5. Release the passions of the text!

We should release the passions of the text, as the Bible calls us to faith. Here are some relevant New Testa¬ment words about what we call preaching:‘call, denounce, warn, rebuke, command, encourage, appeal, urge, debate, contend, persuade, convince, insist, cry out, remind’
Calvin commented on the preacher’s task in these words:
If a man do no more than expound Holy Scripture it slips away, and we be not touched to the quick. Therefore if teaching be not helped with exhortations it is cold and pierces not our hearts.’ ‘we add a vehemency to the end that the doctrine may touch their hearts to the quick, and that they not only know what is good but be moved to follow it. [from Sermons on Timothy and Titus, reprinted by Banner of Truth, 1983.]
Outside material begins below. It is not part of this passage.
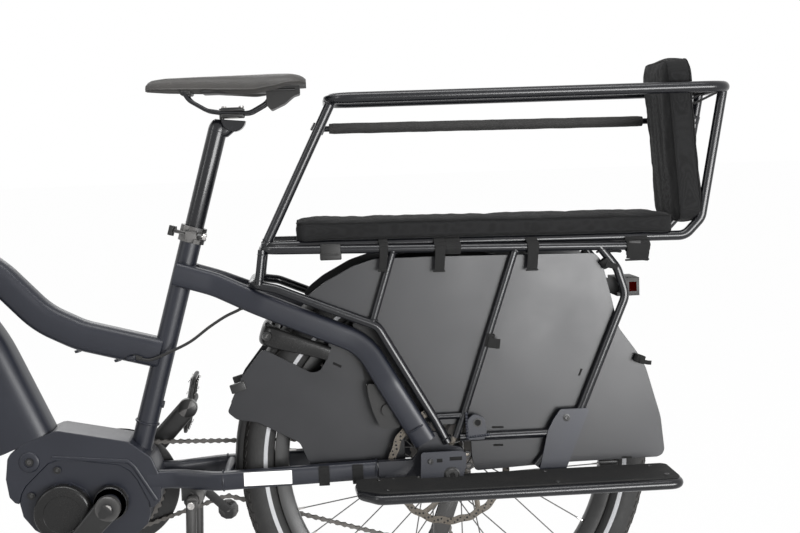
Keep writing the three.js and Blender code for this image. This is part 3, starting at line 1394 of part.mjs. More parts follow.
const cassette = {
  innerY: rearHub.rightFlangeY + hub.flangeThickness + spoke.radius + 2 * fitGap, steps: 5,
};
const rearMech = {
  plateThickness: 2, plateRadius: 15, pinRadius: 4, plateGap: 1.2, bodyRadius: 9, hangerX: 10, hangerZ: 316,
  hangerY: 66,
};

function addRearDrive() {
  const boreRadius = boreAround(rearHub.driveRadius);
  const outerY = chainLine.y + plateWidth / 2;
  const smallRadius = pitchRadius(smallCogTeeth) - toothGap;
  const largeRadius = pitchRadius(largeCogTeeth);
  const chainSide = chainLine.y - chainLine.width / 2 - fitGap;
  const smallStart = chainLine.y - plateWidth / 2;
  const profile = [[boreRadius, cassette.innerY]];
  for (let i = 0; i < cassette.steps; i += 1) {
    const radius = THREE.MathUtils.lerp(largeRadius, smallRadius + toothGap, i / cassette.steps);
    const span = chainSide - cassette.innerY;
    profile.push([radius, cassette.innerY + (span * i) / cassette.steps]);
    profile.push([radius, cassette.innerY + (span * (i + 1)) / cassette.steps]);
  }
  profile.push(
    [smallRadius, chainSide], [smallRadius, smallStart], [smallRadius, outerY], [boreRadius, outerY],
  );
  addPart('cassette', turned(profile, rearAxle.x, rearAxle.y, discSides), steelGrey, 0.35, 0.9);

  const [upper, lower] = chainCircles.slice(2, 4);
  const plateOffset = chainLine.width / 2 + rearMech.plateGap + rearMech.plateThickness / 2;
  const solids = [upper, lower].map(({ x, z, radius }) => join(
    pin(x, z, chainLine.y - plateWidth / 2, chainLine.y + plateWidth / 2, radius - toothGap, rodSides * 2),
    pin(x, z, chainLine.y - plateOffset, chainLine.y + plateOffset, rearMech.pinRadius),
  ));
  for (const y of [chainLine.y - plateOffset, chainLine.y + plateOffset]) {
    const ends = [at(upper.x, y, upper.z), at(lower.x, y, lower.z)];
    solids.push(sweep(ends, boxSection(rearMech.plateThickness, rearMech.plateRadius * 2, 0)));
  }
  const hanger = at(rearMech.hangerX, rearMech.hangerY, rearMech.hangerZ);
  solids.push(rod(hanger, at(upper.x, chainLine.y + plateOffset, upper.z), rearMech.bodyRadius));
  solids.push(
    pin(
      rearMech.hangerX, rearMech.hangerZ, rearMech.hangerY - rearMech.bodyRadius, dropoutMiddleY,
      rearMech.bodyRadius,
    )
  );
  const keepClear = dropoutBody(right, fitGap);
  addPart('derailleur', mainBody(cut(join(...solids), keepClear)), blackPlastic, 0.4, 0.5);
}

// Two-leg stand on a spindle below the chainstays
const stand = {
  x: -420, z: 300, legY: 62.5, legRadius: 8.5, spindleRadius: 10, housingRadius: 15, housingHalf: 38,
  kneeX: -428,
  kneeZ: 116, footX: -434, footY: 140, footRadius: 12, footHeight: 15, topX: [-438, -402], bendRadius: 24,
  idlerGap: 0.9,
};

function addStand() {
  const housing = pin(
    stand.x, stand.z, -stand.housingHalf, stand.housingHalf, stand.housingRadius, discSides,
  );
  const chainstayTop = chainstayRoute[1].z;
  const clampBlock = boxBetween(
    stand.topX[0], stand.topX[1], -stand.housingHalf, stand.housingHalf, stand.z,
    chainstayTop - chainstay.depth / 4,
  );
  const bore = pin(stand.x, stand.z, -stand.legY, stand.legY, boreAround(stand.spindleRadius), discSides);
  const idler = chainCircles[4];
  const armY = chainLine.y + chainLine.width / 2 + stand.idlerGap + rearMech.plateThickness / 2;
  const innerArmY = 2 * chainLine.y - armY;
  const wheel = pin(
    idler.x, idler.z, chainLine.y - plateWidth / 2, chainLine.y + plateWidth / 2, idler.radius - toothGap,
    rodSides * 2,
  );
  const arm = sweep(
    [at(stand.topX[1] - stand.spindleRadius, innerArmY, stand.z), at(idler.x, innerArmY, idler.z)],
    boxSection(rearMech.plateThickness, rearMech.plateRadius, 0),
  );
  const axle = pin(idler.x, idler.z, innerArmY, chainLine.y, rearMech.pinRadius);
  const reach = pin(
    stand.topX[1] - stand.spindleRadius, stand.z, stand.housingHalf - stand.legRadius, innerArmY,
    rearMech.pinRadius * 2,
  );
  const cutters = sides.map(({ sign }) => chainstayBody(sign, fitGap));
  const bracket = cut(join(housing, clampBlock, wheel, arm, axle, reach), bore, ...cutters);
  addPart('stand_bracket', mainBody(bracket), blackPlastic, 0.5, 0.3);

  const solids = [pin(stand.x, stand.z, -stand.legY, stand.legY, stand.spindleRadius, discSides)];
  const ground = boxBetween(
    stand.footX - tyreRadius, stand.footX + tyreRadius, -tyreRadius, tyreRadius, -tyreRadius, 0,
  );
  for (const { sign } of sides) {
    const route = [
      at(stand.x, sign * stand.legY, stand.z + stand.legRadius), at(
        stand.kneeX, sign * stand.legY, stand.kneeZ,
      ),
      at(stand.footX, sign * stand.footY, stand.footHeight / 2),
    ];
    const foot = rod(
      at(stand.footX, sign * stand.footY, 0), at(stand.footX, sign * stand.footY, stand.footHeight),
      stand.footRadius,
      discSides,
    );
    solids.push(
      cut(join(sweep(roundCorners(route, stand.bendRadius), circle(stand.legRadius)), foot), ground)
    );
  }
  addPart('stand_legs', join(...solids), blackPlastic, 0.45, 0.3);
}

function addWheels() {
  addPart('rear_tyre', makeTyre(rearAxle), blackRubber, 0.85, 0);
  addPart('rear_wheel', makeWheel(rearAxle, rearHub), blackPlastic, 0.4, 0.5);
  addPart('rear_rotor', makeRotor(rearAxle, rearHub.rotorY), steelGrey, 0.3, 1);
  addPart('front_tyre', makeTyre(frontAxle), blackRubber, 0.85, 0);
  addPart('front_wheel', makeWheel(frontAxle, frontHub), blackPlastic, 0.4, 0.5);
}

function addRearMudguard() {
  addPart('mudguard_rear', mudguardBody(rearAxle, rearFender.from, rearFender.to), blackSheet, 0.45, 0.1);
}


function addHose() {
  const section = circle(brakeHose.radius, brakeHose.sides);
  addPart('brake_hose_rear', sweep(hoseStations(), section), blackRubber, 0.5, 0);
}

addMainFrame();
addStays();
addRack();
addGuards();
addFootboards();
addCage();
addCushions();
addRearLamp();
addLock();
addSeat();
addCollar();
addSteering();
addChain();
addCranks();
addRearDrive();
addStand();
addWheels();
addRearMudguard();
addHose();

// The middle of the bicycle's length on the ground is the origin
const frontEnd = frontAxle.x - tyreRadius;
const rearEnd = cage.railRearX + cage.railRadius;
bicycle.position.x = -(frontEnd + rearEnd) / 2;

export default bicycle;
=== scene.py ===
import bmesh
import bpy
from math import asin, atan2, ceil, copysign, cos, pi, radians, sin, sqrt, tan
from mathutils import Matrix, Vector, noise
from mathutils.bvhtree import BVHTree


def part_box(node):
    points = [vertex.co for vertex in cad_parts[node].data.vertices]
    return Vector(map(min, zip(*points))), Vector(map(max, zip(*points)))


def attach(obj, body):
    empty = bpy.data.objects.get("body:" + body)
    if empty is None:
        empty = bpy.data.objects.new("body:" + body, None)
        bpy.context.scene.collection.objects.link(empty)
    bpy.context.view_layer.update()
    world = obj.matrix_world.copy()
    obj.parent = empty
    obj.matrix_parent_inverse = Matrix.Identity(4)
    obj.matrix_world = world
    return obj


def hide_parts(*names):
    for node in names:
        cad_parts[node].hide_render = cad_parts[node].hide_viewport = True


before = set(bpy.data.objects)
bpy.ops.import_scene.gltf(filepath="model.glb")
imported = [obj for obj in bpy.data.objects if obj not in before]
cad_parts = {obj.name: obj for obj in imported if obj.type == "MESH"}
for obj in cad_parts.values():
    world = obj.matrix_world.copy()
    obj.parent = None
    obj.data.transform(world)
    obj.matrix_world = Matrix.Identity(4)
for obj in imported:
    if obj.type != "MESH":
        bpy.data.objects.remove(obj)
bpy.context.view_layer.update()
print("frame loaded:", len(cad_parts), "nodes")

# Lengths below are millimetres: x from the rear axle backwards, y from the middle to the right, z from the ground
axleShift = 551.5
across = Vector((0, 1, 0))
backwards = Vector((1, 0, 0))
upwards = Vector((0, 0, 1))
mergeDistance = 2e-6
tyreRadius = 342
wheelbase = 1240
crankAxle = (-550, 306)
sides = {"Left": -1, "Right": 1}
nodeSide = {"Left": "left", "Right": "right"}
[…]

We should be passionate because God is passionate; Jesus is passionate; the Holy Spirit is passionate; and because Scripture is passionate.
We can subdue the passions of the text in these ways:

• merely lecture, preach, or teach in an academic mode
• never apply
• never exhort
• never refer to yourself
• have so much to say that there is no time to make best use of it
• have too little to say, and so repeat it endlessly
• preach timeless truths
• use clues to passion which do not communicate to your congregation
• get tired doing other things so not have enough energy to prepare or preach with passion

We can release the passions of the text in these ways:
• discover and communicate the passion of the text
• project the motivations within the text
• know and communicate with clarity the message of the text
• increase the contrasts in the text
• make the most of the illustrative language of the text
• ask not only ‘what does the text mean?’ but also ‘what is the text trying to do?’ or ‘what is God trying to do through this text?’
• impersonations
• give a dramatic shape to the sermon
• use key words in the text to dramatic effect
• pauses and questions
• relevant application
• use the Bible as we are instructed, to ‘convince, rebuke, encourage’ (2 Timothy 4: 2)

God is not boring. His words are not boring. We must work hard so that we do not make his words boring! Good preaching!